室内はほんのり温かくて、暑さのためか、それとも他の要因でかはわからないけれど汗が額を流れる。
箪笥や、小さな冷蔵庫などの生活に必要な家具が一通りそろっている。
大きな部屋の角に、カーテンが引かれた一角があって、僕はつたない足取りでゆっくりと向かった。

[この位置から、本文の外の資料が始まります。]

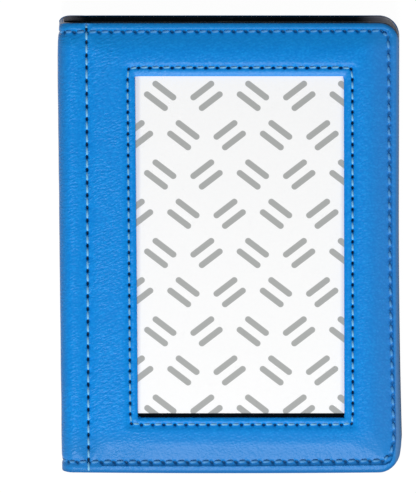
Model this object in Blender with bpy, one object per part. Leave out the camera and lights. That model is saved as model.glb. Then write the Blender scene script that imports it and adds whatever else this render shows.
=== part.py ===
"""Travel document cover: a padded leather wallet, sewn round its edges, that folds shut round a passport.

It lies closed on its back. +X points to the fore edge, +Y to the head and +Z up through the front cover.
Every layer is cut flat and then wrapped: s runs along the outside of the closed section from the middle
of the spine (front cover positive, back cover negative), v runs up the cover, and depth is measured
inwards from the outside.
"""

import math

import bmesh
import bpy

# Outside of the closed cover
COVER_WIDTH = 0.1040
COVER_HEIGHT = 0.1410
CLOSED_THICKNESS = 0.0125
FOLD_RADIUS = 0.0045
CORNER_RADIUS = 0.0059

# Layers of a cover, from the outside in
LEATHER = 0.0009
PADDING = 0.0012
BOARD = 0.0006
LINING = 0.0003
POCKET = 0.0004
GLUE_LINE = 0.00005

# Window in the front cover, and what is stuck to the board behind it
WINDOW_WIDTH = 0.0635
WINDOW_HEIGHT = 0.1066
WINDOW_FROM_SPINE = 0.0239
WINDOW_FROM_HEAD = 0.0167
WINDOW_CORNER = 0.0004
ADHESIVE_PAD = 0.00025
RELEASE_LINER = 0.00012
INSERT_CLEARANCE = 0.0003
INSERT_FOOT_GAP = 0.0009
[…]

白いカーテン越しに、恐る恐る燈ちゃんの名前を呼んでみる。
返事はない。
僕は固唾を飲み込んで、カーテンにゆっくりと手をかけた。
手が震えている。
カーテンを開けると、ベッドの上に安らかな顔をした燈ちゃんが眠っていた。
毛布越しに胸が上下していて、規則正しい呼吸をしていた。
僕はそれを見て少し安心した。
ベッド横に置かれていた一人かけの椅子に座って、燈ちゃんの寝顔を見守った。
いったい何があったのだろう……。
しばらく椅子に座っていると、女性の看護師さんがやって来た。
輸液バッグのチェックに来たらしい。
「あ、あの……あか、吉良さんに何があったんですか?」
そう訊くと看護師さんは言い渋った。
「あなたは?」
「吉良さんの友達です」
「ごめんなさい。私が話すことはできないです」
僕は椅子の背もたれに深くもたれかかって、「そうですか……」と気の沈んだ声でお礼を言った。
何で答えられないのだろう。
答えずらいことだからなのか、それとも部外者に情報を教えてはいけない法律でもあるのか……。
それから一時間以上椅子に座って、ボーっとしていると、緊張の糸が切れたためと、睡眠不足、疲れのトリプルパンチで僕はいつの間にか眠りに落ちた――。